## START DATASET SECTION

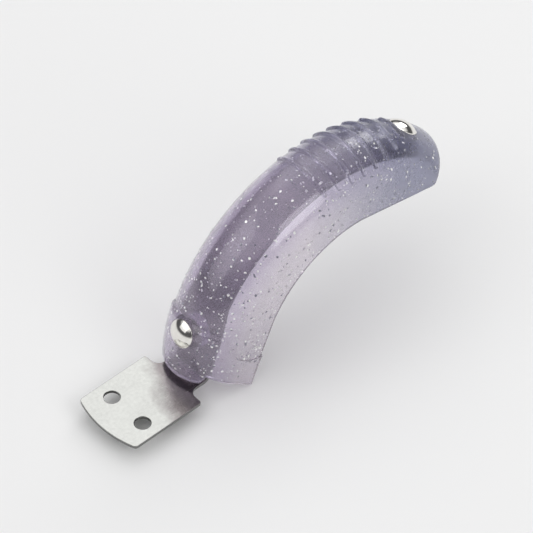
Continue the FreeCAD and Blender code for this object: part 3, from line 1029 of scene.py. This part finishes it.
def plastic_material(size):
    """Tinted translucent plastic: mostly clear, darkened over the crown by painted shade and cooler towards the tail.
    """
    material, tree, shader, vector = new_material("smoky_plastic")
    cloud = noise_of(tree, vector, 42.0, 3, -1100, 500, 0.55)
    fine = noise_of(tree, vector, 260.0, 4, -1100, 260, 0.6)
    skin = noise_of(tree, vector, 900.0, 3, -1100, -300, 0.6)
    scuff = stretched(tree, vector, (900, 160, 900), (0.3, 0.2, 0.5), -1300, -520)
    scuff = noise_of(tree, scuff, 1.0, 2, -1100, -520)

    # Height over the bend's axis and distance towards the tail, both loosened by the clouds.
    from_axis = add_node(tree, "ShaderNodeMapping", -1100, 0)
    from_axis.inputs["Location"].default_value = (-ARC_X * MM, 0, -ARC_Z * MM)
    tree.links.new(vector, from_axis.inputs["Vector"])
    flat = add_node(tree, "ShaderNodeVectorMath", -900, 0, operation="MULTIPLY")
    flat.inputs[1].default_value = (1, 0, 1)
    tree.links.new(from_axis.outputs["Vector"], flat.inputs[0])
    radius = add_node(tree, "ShaderNodeVectorMath", -720, 0, operation="LENGTH")
    tree.links.new(flat.outputs["Vector"], radius.inputs[0])
    split = add_node(tree, "ShaderNodeSeparateXYZ", -900, -160)
    tree.links.new(from_axis.outputs["Vector"], split.inputs["Vector"])
    swirl = math_node(tree, "MULTIPLY", -900, 420, math_node(tree, "SUBTRACT", -1000, 420, cloud, 0.5), 0.45)
    # Painted shade: darker over the crown, high above the bend's axis, where the top takes less light than the
    # skirts.
    crown = map_range(tree, radius.outputs["Value"], 0.058, 0.069, 0.0, 1.0, -540, 0)
    crown = math_node(tree, "ADD", -360, 60, crown, swirl, clamp=True)
    tail = map_range(tree, split.outputs["X"], -0.022, 0.030, 0.0, 1.0, -540, -200)
    tail = math_node(tree, "ADD", -360, -160, tail, swirl, clamp=True)
    tint = add_node(tree, "ShaderNodeMix", -160, 200, data_type="RGBA")
    tint.inputs["A"].default_value = (*size.skirt_tint, 1)
    tint.inputs["B"].default_value = (*size.crown_shade_tint, 1)
    tree.links.new(crown, tint.inputs["Factor"])
    cooled = add_node(tree, "ShaderNodeMix", 60, 200, data_type="RGBA")
    cooled.inputs["B"].default_value = (*size.tail_tint, 1)
    tree.links.new(tail, cooled.inputs["Factor"])
    tree.links.new(tint.outputs["Result"], cooled.inputs["A"])
    speckle = map_range(tree, fine, 0.3, 0.7, 0.95, 1.05, -160, 420)
    toned = add_node(tree, "ShaderNodeVectorMath", 280, 200, operation="SCALE")
    tree.links.new(cooled.outputs["Result"], toned.inputs[0])
    tree.links.new(speckle, toned.inputs["Scale"])
    tree.links.new(toned.outputs["Vector"], shader.inputs["Base Color"])

    rough = map_range(tree, fine, 0.3, 0.7, 0.10, 0.17, -380, -420)
    frost = math_node(tree, "MULTIPLY", -240, -540, tail, 0.15)
    rough = math_node(tree, "ADD", -160, -420, rough, frost)
    marks = map_range(tree, scuff, 0.66, 0.74, 0.0, 0.12, -380, -620)
    rough = math_node(tree, "ADD", -100, -460, rough, marks)
    tree.links.new(rough, shader.inputs["Roughness"])
    bump = add_node(tree, "ShaderNodeBump", 300, -300)
    bump.inputs["Strength"].default_value = 0.5
    bump.inputs["Distance"].default_value = 0.00003
    height = math_node(tree, "ADD", -100, -260, skin, math_node(tree, "MULTIPLY", -240, -300, cloud, 2.0))
    tree.links.new(height, bump.inputs["Height"])
    tree.links.new(bump.outputs["Normal"], shader.inputs["Normal"])
    shader.inputs["IOR"].default_value = 1.45
    shader.inputs["Metallic"].default_value = 0.0
    shader.inputs["Transmission Weight"].default_value = 0.84
    shader.inputs["Coat Weight"].default_value = 0.55
    shader.inputs["Coat Roughness"].default_value = 0.05
    clear = add_node(tree, "ShaderNodeBsdfTransparent", 700, -420)
    clear.inputs["Color"].default_value = (0.80, 0.77, 0.82, 1)
    rays = add_node(tree, "ShaderNodeLightPath", 700, 400)
    blend_shader = add_node(tree, "ShaderNodeMixShader", 1000, 0)
    tree.links.new(rays.outputs["Is Shadow Ray"], blend_shader.inputs["Fac"])
    tree.links.new(shader.outputs["BSDF"], blend_shader.inputs[1])
    tree.links.new(clear.outputs["BSDF"], blend_shader.inputs[2])
    tree.links.new(blend_shader.outputs["Shader"], tree.nodes["Material Output"].inputs["Surface"])
    return material


def glitter_material():
    """Silvered flakes, each a little different in tone."""
    material, tree, shader, vector = new_material("silver_glitter")
    tone = noise_of(tree, vector, 600.0, 0, -500, 100)
    ramp = add_node(tree, "ShaderNodeValToRGB", -250, 100)
    ramp.color_ramp.elements[0].position = 0.40
    ramp.color_ramp.elements[0].color = (0.20, 0.20, 0.25, 1)
    ramp.color_ramp.elements[1].position = 0.47
    ramp.color_ramp.elements[1].color = (1.0, 1.0, 0.99, 1)
    tree.links.new(tone, ramp.inputs["Fac"])
    tree.links.new(ramp.outputs["Color"], shader.inputs["Base Color"])
    tree.links.new(map_range(tree, tone, 0.3, 0.7, 0.3, 0.18, -250, -150), shader.inputs["Roughness"])
    shader.inputs["Metallic"].default_value = 0.30
    return material


# --- Operators ---
class FENDER_OT_cover(bpy.types.Operator):
    """Build the translucent cover with its ribs, collar, rivet seats and glitter"""
    bl_idname = "fender.cover"
    bl_label = "Fender Cover"

    def execute(self, context):
        size = context.scene.fender_cover
        rivet = context.scene.fender_rivets
        form = CoverForm(size)
        piece = object_from(make_cover_shell(form, size.rim_rounding / MM), "fender_cover_shell", 1.0)
        front, rear = rivet.front_seat / MM, rivet.rear_seat / MM
        posts, pad, seats, holes = bmesh.new(), bmesh.new(), bmesh.new(), bmesh.new()
        add_drum(pad, 6.0, rear - 0.4, front + 0.001, FRONT_RIVET_ANGLE)
        for angle, seat in ((FRONT_RIVET_ANGLE, front), (REAR_RIVET_ANGLE, rear)):
            add_drum(posts, 6.5, STRIP_TOP_R + 0.02, rear - 0.6, angle)
            add_drum(seats, rivet.head_radius / MM + 0.25, seat, form.crown + 5, angle)
            add_drum(holes, SHANK_R, STRIP_TOP_R - 4, form.crown + 6, angle)
        combine(piece, object_from(posts, "post_tool", 1.0), "UNION")
        combine(piece, object_from(pad, "pad_tool", 1.0), "UNION")
        combine(piece, object_from(seats, "seat_tool", 1.0), "DIFFERENCE")
        combine(piece, object_from(holes, "hole_tool", 1.0), "DIFFERENCE")

        mesh = piece.data
        mesh.polygons.foreach_set("use_smooth", [True] * len(mesh.polygons))
        mesh.set_sharp_from_angle(angle=math.radians(42))
        bm = bmesh.new()
        bm.from_mesh(mesh)
        flakes = make_flakes(form, size.flake_count, size.flake_radius / MM)
        loose = bpy.data.meshes.new("flakes")
        flakes.to_mesh(loose)
        flakes.free()
        bm.from_mesh(loose)
        bmesh.ops.scale(bm, vec=(MM,) * 3, verts=bm.verts)
        bm.to_mesh(mesh)
        bm.free()
        bpy.data.meshes.remove(loose)
        piece.data.materials.append(plastic_material(size))
        piece.data.materials.append(glitter_material())
        finish_piece(piece, "fender", "cover_plastic", "fender_cover")
        return {"FINISHED"}


class FENDER_OT_strip(bpy.types.Operator):
    """Build the steel stamping: plate, neck and strip in one"""
    bl_idname = "fender.strip"
    bl_label = "Spring Steel Strip"

    def execute(self, context):
        size = context.scene.fender_steel
        form = StripForm(size.thickness / MM)
        bm = make_strip(
            form, size.edge_rounding / MM, size.hole_diameter / MM / 2, size.hole_spacing / MM)
        piece = object_from(bm, "spring_steel_strip")
        shade(piece)
        # The steel's colour carries a painted dark reflection near the neck.
        piece.data.materials.append(
            metal_material("satin_spring_steel", size.colour, 0.20, 0.10, 0.5, 0.5, 0.000005, with_neck_reflection=True))
        # Side faces: rougher sheared finish, with a painted dark reflection in their dark colour.
        piece.data.materials.append(
            metal_material("sheared_edge_painted_dark", (0.24, 0.24, 0.235), 0.36, 0.10, 0.9, 0.8, 0.000008))
        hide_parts("mounting_plate", "flex_neck", "brake_strip")
        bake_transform(piece)
        return {"FINISHED"}


class FENDER_OT_rivets(bpy.types.Operator):
    """Build the two domed rivets and their washers"""
    bl_idname = "fender.rivets"
    bl_label = "Rivets and Washers"

    def execute(self, context):
        size = context.scene.fender_rivets
        thickness = context.scene.fender_steel.thickness / MM
        polish = metal_material("polished_nickel", size.colour, 0.07, 0.05, 0.12, 0.6, 0.000003)
        plain = metal_material("zinc_plate", (0.66, 0.67, 0.68), 0.34, 0.12, 0.4, 0.6, 0.000006)
        ends = (("front", FRONT_RIVET_ANGLE, size.front_seat), ("rear", REAR_RIVET_ANGLE, size.rear_seat))
        for end, angle, seat in ends:
            bm = lathe(rivet_profile(size, seat / MM, thickness))
            bmesh.ops.transform(bm, matrix=at_station(angle), verts=bm.verts)
            rivet = object_from(bm, f"{end}_rivet_domed")
            shade(rivet)
            rivet.data.materials.append(polish)
            finish_piece(rivet, "fender", "rivet_metal", f"{end}_rivet")
            bm = lathe(washer_profile(thickness), 72)
            bmesh.ops.transform(bm, matrix=at_station(angle), verts=bm.verts)
            washer = object_from(bm, f"{end}_washer_ring")
            shade(washer)
            washer.data.materials.append(plain)
            finish_piece(washer, "fender", "rivet_metal", f"{end}_rivet_washer")
        return {"FINISHED"}


class FENDER_OT_stage(bpy.types.Operator):
    """Build the floor, the lights and the camera"""
    bl_idname = "fender.stage"
    bl_label = "Stage"

    def execute(self, context):
        size = context.scene.fender_stage
        scene = context.scene
        bm = bmesh.new()
        bmesh.ops.create_grid(bm, x_segments=1, y_segments=1, size=6.0)
        bmesh.ops.translate(bm, verts=bm.verts, vec=(0, 0, CAD_BOX[0].z - 0.0002))
        floor = object_from(bm, "floor", 1.0)
        material, tree, shader, vector = new_material("plain_floor")
        mottle = noise_of(tree, vector, 3.0, 2, -400, 0)
        ramp = add_node(tree, "ShaderNodeValToRGB", -150, 0)
        for element, share in zip(ramp.color_ramp.elements, (0.99, 1.01)):
            element.color = (*[channel * share for channel in size.floor_colour], 1)
        tree.links.new(mottle, ramp.inputs["Fac"])
        tree.links.new(ramp.outputs["Color"], shader.inputs["Base Color"])
        shader.inputs["Roughness"].default_value = 0.9
        shader.inputs["Specular IOR Level"].default_value = 0.1
        floor.data.materials.append(material)

        world = bpy.data.worlds.new("studio")
        world.use_nodes = True
        scene.world = world
        tree = world.node_tree
        back = tree.nodes["Background"]
        place = add_node(tree, "ShaderNodeTexCoord", -900, 0)
        split = add_node(tree, "ShaderNodeSeparateXYZ", -700, 0)
        ramp = add_node(tree, "ShaderNodeValToRGB", -450, 0)
        ramp.color_ramp.elements[0].position = 0.0
        ramp.color_ramp.elements[0].color = (0.75, 0.75, 0.75, 1)
        ramp.color_ramp.elements[1].position = 0.66
        ramp.color_ramp.elements[1].color = (1, 1, 1, 1)
        for height in (0.12, 0.44):
            dark = ramp.color_ramp.elements.new(height)
            dark.color = (0.10, 0.10, 0.105, 1)
        tree.links.new(place.outputs["Generated"], split.inputs["Vector"])
        tree.links.new(split.outputs["Z"], ramp.inputs["Fac"])
        tree.links.new(ramp.outputs["Color"], back.inputs["Color"])
        back.inputs["Strength"].default_value = size.surround

        middle = Vector((0.0707, 0, 0.029))
        lamps = [
            ("key", (0.80, 0.80, 1.20), 1.5, size.key_power),
            ("front", (-1.0, 0.35, 1.0), 1.2, size.fill_power * 1.1),
            ("fill", (0.15, -1.1, 0.75), 0.7, size.fill_power),
            ("rim", (1.1, 0.35, 0.65), 0.5, size.fill_power * 0.7),
        ]
        for name, where, width, power in lamps:
            data = bpy.data.lights.new(name, "AREA")
            data.shape = "SQUARE"
            data.size = width
            data.energy = power
            lamp = bpy.data.objects.new(name, data)
            lamp.location = where
            lamp.rotation_euler = (middle - Vector(where)).to_track_quat("-Z", "Y").to_euler()
            scene.collection.objects.link(lamp)

        data = bpy.data.cameras.new("camera")
        data.lens = size.lens
        data.sensor_width = 36
        data.clip_start, data.clip_end = 0.05, 20
        camera = bpy.data.objects.new("camera", data)
        up = VIEW_BACK.cross(VIEW_RIGHT).normalized()
        turn = Matrix((up.cross(VIEW_BACK), up, VIEW_BACK)).transposed().to_4x4()
        camera.matrix_world = Matrix.Translation(VIEW_TARGET + VIEW_BACK * VIEW_DISTANCE) @ turn
        scene.collection.objects.link(camera)
        scene.camera = camera
        scene.view_settings.view_transform = "Standard"
        return {"FINISHED"}


class FENDER_PT_panel(bpy.types.Panel):
    """Lists the fender brake's pieces"""
    bl_idname = "FENDER_PT_panel"
    bl_label = "Fender Brake"
    bl_space_type = "VIEW_3D"
    bl_region_type = "UI"
    bl_category = "Fender Brake"

    def draw(self, context):
        layout = self.layout
        for settings, operator in (
                ("fender_cover", "fender.cover"), ("fender_steel", "fender.strip"),
                ("fender_rivets", "fender.rivets"), ("fender_stage", "fender.stage")):
            box = layout.box()
            box.operator(operator)
            group = getattr(context.scene, settings)
            for name in group.bl_rna.properties.keys():
                if name not in {"rna_type", "name"}:
                    box.prop(group, name)


SETTINGS = {
    "fender_cover": CoverSettings,
    "fender_steel": SteelSettings,
    "fender_rivets": RivetSettings,
    "fender_stage": StageSettings,
}
CLASSES = (
    *SETTINGS.values(), FENDER_OT_cover, FENDER_OT_strip, FENDER_OT_rivets, FENDER_OT_stage,
    FENDER_PT_panel,
)


def register():
    for item in CLASSES:
        bpy.utils.register_class(item)
    for name, item in SETTINGS.items():
        setattr(bpy.types.Scene, name, bpy.props.PointerProperty(type=item))


def unregister():
    for name in SETTINGS:
        delattr(bpy.types.Scene, name)
    for item in reversed(CLASSES):
        bpy.utils.unregister_class(item)


def main():
    register()
    bpy.ops.fender.cover()
    bpy.ops.fender.strip()
    bpy.ops.fender.rivets()
    bpy.ops.fender.stage()


if __name__ == "__main__":
    main()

## END DATASET SECTION

GIVEN INSTRUCTION: Beginning at the first line above, repeat exactly until the line containing "scuff = noise_of(tree, scuff, 1.0, 2, -1100, -520)", which is included.

THE RESPONSE:
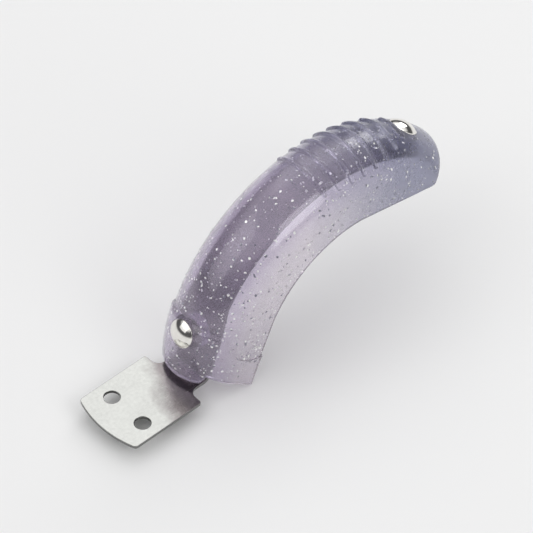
Continue the FreeCAD and Blender code for this object: part 3, from line 1029 of scene.py. This part finishes it.
def plastic_material(size):
    """Tinted translucent plastic: mostly clear, darkened over the crown by painted shade and cooler towards the tail.
    """
    material, tree, shader, vector = new_material("smoky_plastic")
    cloud = noise_of(tree, vector, 42.0, 3, -1100, 500, 0.55)
    fine = noise_of(tree, vector, 260.0, 4, -1100, 260, 0.6)
    skin = noise_of(tree, vector, 900.0, 3, -1100, -300, 0.6)
    scuff = stretched(tree, vector, (900, 160, 900), (0.3, 0.2, 0.5), -1300, -520)
    scuff = noise_of(tree, scuff, 1.0, 2, -1100, -520)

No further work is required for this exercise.